6. Les stades de la régénération
Pour Richards en 1952, il est intéressant de présenter le système qui va permettre cette régénération. Il a décrit 3 stades. 

Dans le premier stade, on a les espèces qui sont présentes sous forme de méristème qui vont se mettre à se développer. On a les graines qui arrivent, qui vont aussi se mettre à développer. On est dans ce que Richards appelle "la phase d'installation et de réactivation". On réactive les potentiels et les graines se mettent à germer.

On a ensuite une phase qui est la phase de la croissance et de la cicatrisation. Les individus ont démarré, dans la phase précédente, et se développent. Les individus les plus grands qui étaient en bordure de l'ouverture vont bénéficier de cette lumière. Tous les méristèmes présents vont en profiter pour se développer. Progressivement, on a une fermeture de cette trouée.
 
Sur la dernière phase, on arrive à une situation où on va avoir une stabilisation, une structuration. La voûte va se reformer. On va avoir de la croissance, on va avoir une structuration dans l'espace des individus, ça va créer un surcimage, puisqu'il va y avoir de l'ombre qui va être portée sur certains individus qui n'ont plus assez de lumière, et donc vont mourir et rentrer dans le système qu'on appelle déjà la substitution.
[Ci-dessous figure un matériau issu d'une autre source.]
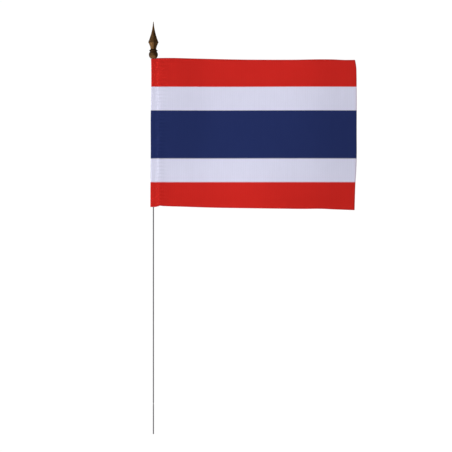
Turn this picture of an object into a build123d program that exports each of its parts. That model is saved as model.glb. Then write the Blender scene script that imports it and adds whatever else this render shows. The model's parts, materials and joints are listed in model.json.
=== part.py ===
from build123d import *
import os
from math import cos, pi, radians, sin, sqrt

# A small table flag. A printed cloth flag hangs by its sewn sleeve on a thin steel wire pole,
# under a moulded spearhead finial. A grip ring on the wire, hidden in the sleeve, holds it up.
# Millimetres. The origin is the centre of the pole's foot end. +Z runs up the pole, +X runs
# towards the flag's fly edge, and the flag's face looks along -Y.

# Pole wire: round, with a flattened stop above the stretch that goes into a base.
WIRE_RADIUS = 0.4
WIRE_LENGTH = 265.0
WIRE_END_CHAMFER = 0.1
SOCKET_LENGTH = 20.0
STOP_LENGTH = 1.6
STOP_HALF_WIDTH = 0.52
STOP_HALF_THICKNESS = 0.28

# Finial, turned part: a ball cut off flat under the wire's bore, a cove and a thin flared disc.
BALL_RADIUS = 2.98
BALL_CENTRE_Z = 257.45
BASE_RADIUS = 1.7
COVE_RADIUS = 2.4
COVE_HOLLOW = 0.1
DISC_RADIUS = 2.8
DISC_EDGE = 0.45
DISC_TOP_Z = 260.8
NECK_RADIUS = 1.7
NECK_Z = 261.4
BASE_Z = BALL_CENTRE_Z - sqrt(BALL_RADIUS**2 - BASE_RADIUS**2)
COVE_Z = BALL_CENTRE_Z + sqrt(BALL_RADIUS**2 - COVE_RADIUS**2)

# Finial, spear: four hollow facets that meet in ridges. Half widths are from axis to ridge.
SPEAR_TURN = 4.0
SPEAR_NECK_HALF_WIDTH = 1.88
SPEAR_HALF_WIDTH = 3.5
SPEAR_TIP_HALF_WIDTH = 0.18
SPEAR_WIDEST_Z = 266.0
SPEAR_TIP_Z = 280.0
LOWER_HOLLOW = 0.2
UPPER_HOLLOW = 0.62

# Running clearance round the wire, in the finial's bore and in the grip ring.
RUNNING_CLEARANCE = 0.03
BORE_RADIUS = WIRE_RADIUS + RUNNING_CLEARANCE
BORE_END_GAP = 0.3

# Grip ring: a short length of soft tube on the wire, inside the sleeve.
RING_LENGTH = 4.0
RING_TOP_Z = 253.4
RING_SLEEVE_CLEARANCE = 0.05

# Flag cloth: one piece of cloth, folded back round the pole and sewn to itself.
CLOTH = 0.2
SLEEVE_FOLD_X = -1.7
SLEEVE_HALF_DEPTH = 1.15
SLEEVE_CLOSE_X = 2.7
SEAM_X = 3.0
SLEEVE_END_X = 3.75
WAVE_HEIGHT = 2.0
WAVE_LENGTH = 120.0
WAVE_STATIONS = 9
HOIST_TOP_Z = 254.9
HOIST_BOTTOM_Z = 154.6
FLY_TOP = (136.7, 254.0)
FLY_MIDDLE = (137.9, 210.0)
FLY_BOTTOM = (136.4, 152.3)
TOP_EDGE_SAG = 0.5

# Seam threads: they lie along the seam, the needle thread in front and the bobbin thread behind.
THREAD_RADIUS = 0.08
THREAD_SINK = 0.03
SEAM_MARGIN = 0.7

os.makedirs("parts", exist_ok=True)


def upright_plane(turn):
    """A vertical plane through the pole's axis, its local x turned by these degrees from X."""
    return Plane(
        origin=(0, 0, 0),
        x_dir=(cos(radians(turn)), sin(radians(turn)), 0),
        z_dir=(sin(radians(turn)), -cos(radians(turn)), 0),
    )


def wave_y(x):
    """How far back the cloth's middle surface stands, this far out from the pole."""
    return WAVE_HEIGHT * sin(2 * pi * (x - SEAM_X) / WAVE_LENGTH) - CLOTH / 2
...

Cette substitution va faire que certaines espèces vont disparaître. On a bouclé le système, on est revenus à une situation de départ où on a une voûte forestière qui est reconstituée. Cette voûte forestière va permettre de redémarrer un système avec, éventuellement, des chablis, des morts sur pied, qui vont créer des ouvertures, qui vont créer des conditions favorables aux espèces qui aiment la lumière, mais aussi aux espèces d'ombre. On rentre donc dans un système où on boucle pour revenir à une dynamique où on va avoir de nombreuses espèces qui vont pouvoir se maintenir par ce jeu de mortalité et de régénération.